Here we try to see if sounds a name can be parsed into, have a postive effect on classification.  We imported the CMU (Carnagie Mellon University) phonetic dictionary to try this out.

We tried many combinations of things, and found that indeed, phonetics improve our accuracy.  The simplest approach seemed to return the best results, i.e., comparing individual syllables improved the scores the most.  Some of the other things tried (and now commented out) were:
* Is a specific phoneme ('OW0') a good classifier, as it turned up in the 'informative' features list (it helped but less than the generic method we ended up staying with)
* Does syllable count of names help?
* Do names with multiple known pronunciations improve classification.

Some of these showed reduce performance, showing we were overfitting.

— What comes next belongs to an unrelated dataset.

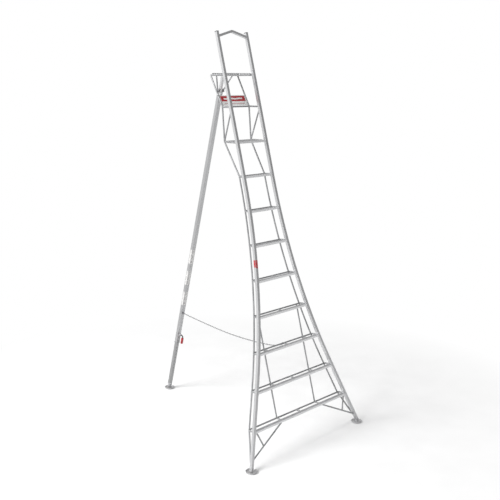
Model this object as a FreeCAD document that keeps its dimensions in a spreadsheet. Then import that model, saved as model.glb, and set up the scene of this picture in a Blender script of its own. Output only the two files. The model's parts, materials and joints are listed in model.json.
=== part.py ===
import FreeCAD, Part
import math
import os
import Sketcher
from FreeCAD import Placement, Rotation, Vector

# Orchard tripod ladder, standing open on level ground. Millimetres.
# World frame: +X to the climber's right, +Y from the climber towards the third
# leg, +Z up. The origin is on the ground, midway between the front feet and the
# rear foot. The ladder frame leans back and the third leg leans forward by the
# same angle, so both meet the ground half_spread from the origin.

doc = FreeCAD.newDocument("TripodLadder")
sheet = doc.addObject("Spreadsheet::Sheet", "Sizes")

SIZES = [
    ("half_spread", 955.5), ("lean", 15), ("tread_pitch", 300),
    ("stile_width", 25), ("stile_depth", 25), ("stile_wall", 2),
    ("stile_start", 62), ("stile_end", 3660), ("stile_half_gap", 175.5),
    ("bend_radius", 5098), ("bend_angle", 19.86), ("bend_end", 2367),
    ("rail_depth", 30), ("rail_height", 20), ("rail_wall", 1.8),
    ("rail_front", 12.5), ("rib_height", 1.2), ("rib_pitch", 5),
    ("rod_radius", 7), ("side_rod_shift", 5), ("strut_radius", 6.5), ("rod_bend", 22),
    ("tread_rod_back", 70.3), ("platform_back", 169), ("knee_back", 113),
    ("tray_back", 188), ("tray_drop", 12), ("knee_rise", 6),
    ("rod_inset", 4), ("side_rod_inset", 20), ("corner_inset", 13),
    ("strut_offset", 250), ("slat_gap", 12), ("side_rod_foot", 72), ("side_rod_bend", 30),
    ("brace_offset", 258), ("brace_foot", 84), ("brace_strut_top", 574),
    ("brace_strut_foot", 520),
    ("handrail_end", 3624), ("handrail_rise", 46), ("handrail_depth", 22),
    ("handrail_height", 20), ("handrail_wall", 2), ("handrail_bend", 40),
    ("tray_floor", 2), ("tray_rim", 24), ("tray_hole", 14), ("tray_hole_pitch", 26),
    ("plate_thick", 2), ("plate_height", 100), ("plate_low", 16),
    ("pivot_height", 3035), ("post_width", 24), ("post_depth", 22),
    ("post_strut_spread", 98), ("strut_eye_radius", 9.5), ("strut_eye_width", 18),
    ("bolt_radius", 5), ("running_gap", 0.05), ("clear_gap", 0.3),
    ("leg_width", 40), ("leg_depth", 30), ("leg_wall", 1.7), ("leg_top", 26),
    ("leg_length", 2598), ("ear_length", 38), ("window_length", 90),
    ("inner_width", 36), ("inner_depth", 26), ("inner_wall", 2),
    ("inner_start", 1943), ("inner_end", 3078), ("hole_pitch", 40),
    ("hole_radius", 4.5), ("lock_depth", 2490), ("retract_holes", 11),
    ("extend_holes", 9), ("pin_radius", 4), ("pin_rest_gap", 0.5),
    ("housing_radius", 9.5), ("housing_length", 24.5), ("chamber_radius", 7),
    ("collar_stand", 6.5), ("collar_thick", 3), ("spring_wire", 0.6),
    ("handle_reach", 68), ("handle_drop", 79), ("handle_bend", 9),
    ("grip_radius", 12.5), ("grip_length", 66), ("handle_radius", 6),
    ("handle_stand", 7), ("bush_thick", 1.2), ("bush_length", 10),
    ("foot_radius", 51), ("foot_thick", 4), ("foot_rim", 13),
    ("ankle_height", 28), ("ankle_pin", 4), ("lug_radius", 9), ("lug_width", 12),
    ("clevis_drop", 12), ("clevis_rise", 10.5), ("plug_length", 45),
    ("chain_radius", 4.5), ("eye_radius", 10), ("eye_wire", 4.5), ("leg_eye_height", 862),
    ("clip_offset", 14),
]
size = {}
for row, (alias, value) in enumerate(SIZES, start=1):
    sheet.set("A%d" % row, alias)
    sheet.set("B%d" % row, str(value))
    sheet.setAlias("B%d" % row, alias)
    size[alias] = float(value)
doc.recompute()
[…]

We also at this point, added in the Max Entropy classifier.  We didn't use it before now, due to how long it takes to execute.  The results now stand at 77.8% for Bayesean and 76% for the Decision Tree classifier.  The Max Entropy is up to 79.6%, even if it takes a long time to get there...

In [54]:
from nltk.corpus import cmudict
phonetic = cmudict.dict()

def GetPhonetic(word, syllable):
    try:
        return phonetic[word][0][syllable]  #may be multiple pronunciations, we want just the first
    except:  #i.e., word is not in dict
        return''
    
def ContainsOW0(word):    
    try:
        for phoneme in phonetic[word][0]:            
            if phoneme == 'OW0':                
                return True;        
    except:
        return False
    return False

def GetSyllableCount(word):
    try:
        return len(phonetic[word][0])
    except:
        return 0
    
def DoMultiplePronunciationsExist(word):
    try:
        if len(phonetic[word]) > 1:
            return True;
    except:
        return False
    return False
    

def gender_features(word):    
    return {'suffix1': word[-1],            
#            'findRepeatedVowels': findRepeatedVowels(word),
#           'multipleCap': sum(1 for c in word if c.isupper()),
#            'repeatedLetter': findDoubleLetters(word),
#            findRepeatedConsonants: findRepeatedConsonants(word),
#            'length' : len(word),
#            'phonemeOW0':   ContainsOW0(word),
             'phonetic0': GetPhonetic(word, 0),
             'phonetic1': GetPhonetic(word, 1),
             'phonetic2': GetPhonetic(word, 2),
             'phonetic3': GetPhonetic(word, 3),
             'phonetic4': GetPhonetic(word, 4),
             'phonetic5': GetPhonetic(word, 5),
             'phonetic6': GetPhonetic(word, 6),
             'phonetic7': GetPhonetic(word, 7),
#              'phonetic8': getPhonetic(word, 8),
#              'phonetic9': getPhonetic(word, 9),
# #              'phonetic10': getPhonetic(word, 10),
#              'syllableCount': GetSyllableCount(word),
#            'multiPronunciation': DoMultiplePronunciationsExist(word)
#            'returnTrue':  True            
           }


trainSet = [(gender_features(n), g) for (n,g) in trainNames]
devTestSet = [(gender_features(n), g) for (n,g) in devTestNames]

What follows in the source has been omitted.